Rose Melberg

Cast Away the Clouds

(Double Agent; 2006)

By David Greenwald | 27 April 2006

I was introduced to Rose Melberg during my freshman year in college. Our courtship was short; I was meeting a lot of musicians at the time and in no hurry to settle down so soon, but when the right song comes along, sometimes the choice makes itself for you. That song was The Softies’ “Charms Around Your Wrist,” and it led to a long, blissful affair that has yet to lose its magic. Still, as time wears on, relationships – and the people in them – change.

Cast Away the Clouds is Melberg’s second solo release, and really her first proper album after the odds-and-sods collection Portola. It’s been eight years since then, and five since the completion of what was to be The Softies’ final tour after the release of Holiday in Rhode Island. Not every romance could withstand so much time apart, but Melberg’s music has always inspired more than just casual infatuation. What makes Cast Away the Clouds easy to love is the fact that she has changed, and for the better.

While recasting Melberg as a mature singer/songwriter with this release degrades the depth of her earlier work, there’s no doubt that these songs are reflective of a more experienced perspective. For perhaps the first time, the prevailing sadness that defined even her happiest work with The Softies seems to have turned sunny. The differences are subtle and hard to discern at first - a bent note there, an insistently delivered harmony there – but there’s a real joy in these songs that felt locked away before. The intervening time spent raising a family seems to have caused the singer/songwriter to blossom, and though none of these songs are about her new life (or so she claims), her contentment shines through despite the rainy-day lyrics.

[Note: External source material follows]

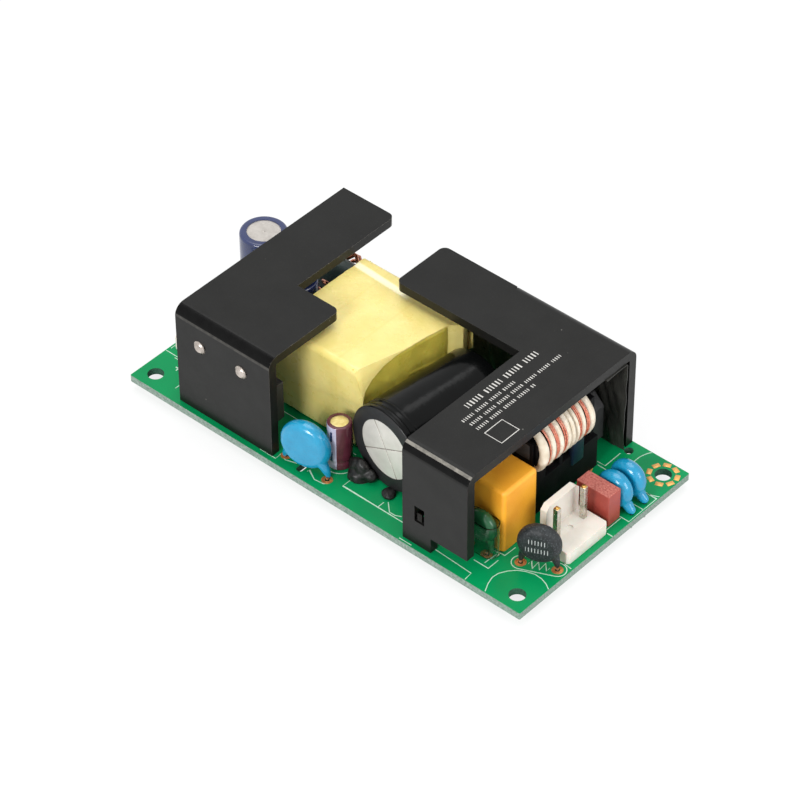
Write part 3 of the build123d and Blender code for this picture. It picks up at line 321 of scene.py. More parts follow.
def arcPoints(centre, radius, start, end, count):
    # points of an arc in a plane, angles in degrees
    steps = [math.radians(start + (end - start) * i / count) for i in range(count + 1)]
    return [(centre[0] + radius * math.cos(a), centre[1] + radius * math.sin(a)) for a in steps]


def boxPiece(name, low, high, bevel, segments=2):
    # a box with rounded edges
    corners = [(x, y, z) for x in (low[0], high[0]) for y in (low[1], high[1]) for z in (low[2], high[2])]
    faces = [(0, 1, 3, 2), (4, 6, 7, 5), (0, 4, 5, 1), (2, 3, 7, 6), (0, 2, 6, 4), (1, 5, 7, 3)]
    piece = newPiece(name, corners, faces)
    return tidyNormals(bevelled(piece, bevel, segments), 50)


def rippled(point, size, seed):
    # smooth noise about zero at a point in millimetres
    return noise.noise(Vector(point) / size + Vector((seed, seed * 1.7, seed * 2.3)))


# Geometry Nodes

def newTree(name, inputs):
    tree = bpy.data.node_groups.new(name, "GeometryNodeTree")
    tree.interface.new_socket("Geometry", in_out="INPUT", socket_type="NodeSocketGeometry")
    for label, kind, value in inputs:
        socket = tree.interface.new_socket(label, in_out="INPUT", socket_type="NodeSocket" + kind)
        if value is not None:
            socket.default_value = value
    tree.interface.new_socket("Geometry", in_out="OUTPUT", socket_type="NodeSocketGeometry")
    entry, leave = tree.nodes.new("NodeGroupInput"), tree.nodes.new("NodeGroupOutput")
    return tree, entry, leave


def endTree(tree, entry, leave, geometry):
    # every tree ends the same way: realised, smooth and with its material
    realize = tree.nodes.new("GeometryNodeRealizeInstances")
    smooth = tree.nodes.new("GeometryNodeSetShadeSmooth")
    paint = tree.nodes.new("GeometryNodeSetMaterial")
    tree.links.new(geometry, realize.inputs["Geometry"])
    tree.links.new(realize.outputs[0], smooth.inputs["Geometry"])
    tree.links.new(smooth.outputs[0], paint.inputs["Geometry"])
    tree.links.new(entry.outputs["Material"], paint.inputs["Material"])
    tree.links.new(paint.outputs[0], leave.inputs[0])


def buildWireTree():
    # a round wire along every path of the mesh
    tree, entry, leave = newTree("wireAlongPath", [
        ("Wire Radius", "Float", 0.0005), ("Sides", "Int", 12), ("Material", "Material", None)])
    path = tree.nodes.new("GeometryNodeMeshToCurve")
    ring = tree.nodes.new("GeometryNodeCurvePrimitiveCircle")
    sweep = tree.nodes.new("GeometryNodeCurveToMesh")
    sweep.inputs["Fill Caps"].default_value = True
    tree.links.new(entry.outputs["Geometry"], path.inputs["Mesh"])
    tree.links.new(entry.outputs["Sides"], ring.inputs["Resolution"])
    tree.links.new(entry.outputs["Wire Radius"], ring.inputs["Radius"])
    tree.links.new(path.outputs[0], sweep.inputs["Curve"])
    tree.links.new(ring.outputs["Curve"], sweep.inputs["Profile Curve"])
    endTree(tree, entry, leave, sweep.outputs[0])
    return tree


def buildCopiesTree():
    # one copy of an object at every point of the mesh, turned by the point's own "turn"
    tree, entry, leave = newTree("copiesAtPoints", [
        ("Copy", "Object", None), ("Size", "Float", 1.0), ("Material", "Material", None)])
    source = tree.nodes.new("GeometryNodeObjectInfo")
    turn = tree.nodes.new("GeometryNodeInputNamedAttribute")
    spin = tree.nodes.new("ShaderNodeCombineXYZ")
    place = tree.nodes.new("GeometryNodeInstanceOnPoints")
    turn.data_type = "FLOAT"
    turn.inputs["Name"].default_value = "turn"
    tree.links.new(entry.outputs["Copy"], source.inputs["Object"])
    tree.links.new(turn.outputs["Attribute"], spin.inputs["Z"])
    tree.links.new(entry.outputs["Geometry"], place.inputs["Points"])
    tree.links.new(source.outputs["Geometry"], place.inputs["Instance"])
    tree.links.new(spin.outputs[0], place.inputs["Rotation"])
    tree.links.new(entry.outputs["Size"], place.inputs["Scale"])
    endTree(tree, entry, leave, place.outputs[0])
    return tree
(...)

“Take Some Time” opens the album with immediate evocations of The Softies: medium paced guitar strumming, wordless verse harmonies, minimal piano touches and lyrics of apparent despair. While the framework is similar, though, the content is not, and the song serves to bridge the new and old material. This time around, Melberg is playing an acoustic guitar rather than a jangling electric, and the second voice (and third!) isn’t former Softies duet partner Jen Sbragia, but Melberg’s own.

Each of the twelve songs is tastefully arranged, with Melberg playing and singing all but a few parts performed by a pair of close friends. The tracks are spare and without frills, often just a guitar or two and vocals. It’s amazing what Melberg is capable of doing with so little. Singing with herself on “Spin” allows her to showcase her new emotional range by playing two voices against each other, with the higher-pitched melody aiming for smiles and bliss while the lower is restrained and almost forlorn. It would be satisfactory enough for the song, a narration of the end of a summer romance, to simply pair the two conflicting emotions, but instead it reaches resolution as the second voice finally relents and melts into an effusive conclusion.

It’s in the harmonies, always a Melberg trademark, that she really gets to cut loose: the chorus of “Cold Sea” is one, in every sense of the word, and the multiple voices of “Take Some Time” explores all kinds of harmonic possibilities. The album’s most exuberant song is “Irene.” Uncoincidentally, it’s the only track with drums, and as such, is a revelatory display of pop music. At just under a mere three minutes, it effortlessly fuses high-reaching countermelodies (calling them harmonies would hardly do them justice) with waltzing jazz piano and a sighing look back at high school: “So dumb / what you wait for will come / oh Irene / no one’s strong at 16.”

Unfortunately, the energy of the instantly lovable “Irene” sets a precedent that the slower second half has trouble living up to. The blue-noted “Little Bird” recalls Elliott Smith’s “Little One” without the hazy psychedelics, but loses some of that song’s appeal as well. “Constant and True,” as the album’s only duet with another singer, could have further emphasized the tension between the male and female voices. Still, in the presence of such finely crafted and lovingly performed songs, these are minor oversights.

The inclusion of the flute in “Four Walls” is probably overkill, but it’s significant of the humor of the album. Melberg’s fresh approach is most effectively exemplified on “Each New Day,” which finishes the record as strongly as it began. The song’s rhymed narration of unrequited love and teenage dreams (“I go slightly crazy nightly / thinking of how to win your love / but the best I can do is dream of you”) is as old as the popular song, but this time there’s a catch: “Don’t you know I hardly sleep anymore / again, it’s after 4.” The twist, set against the backbeat emphasis of piano accompaniment, turns another slow, sad song into a sweet rumination on what it really means to dream of someone. Like Melberg herself, Cast Away the Clouds is humble and unassuming, but its wit is no less sharp for the soft delivery. Alone at last, she’s never sounded more personal – or more quietly, wonderfully happy.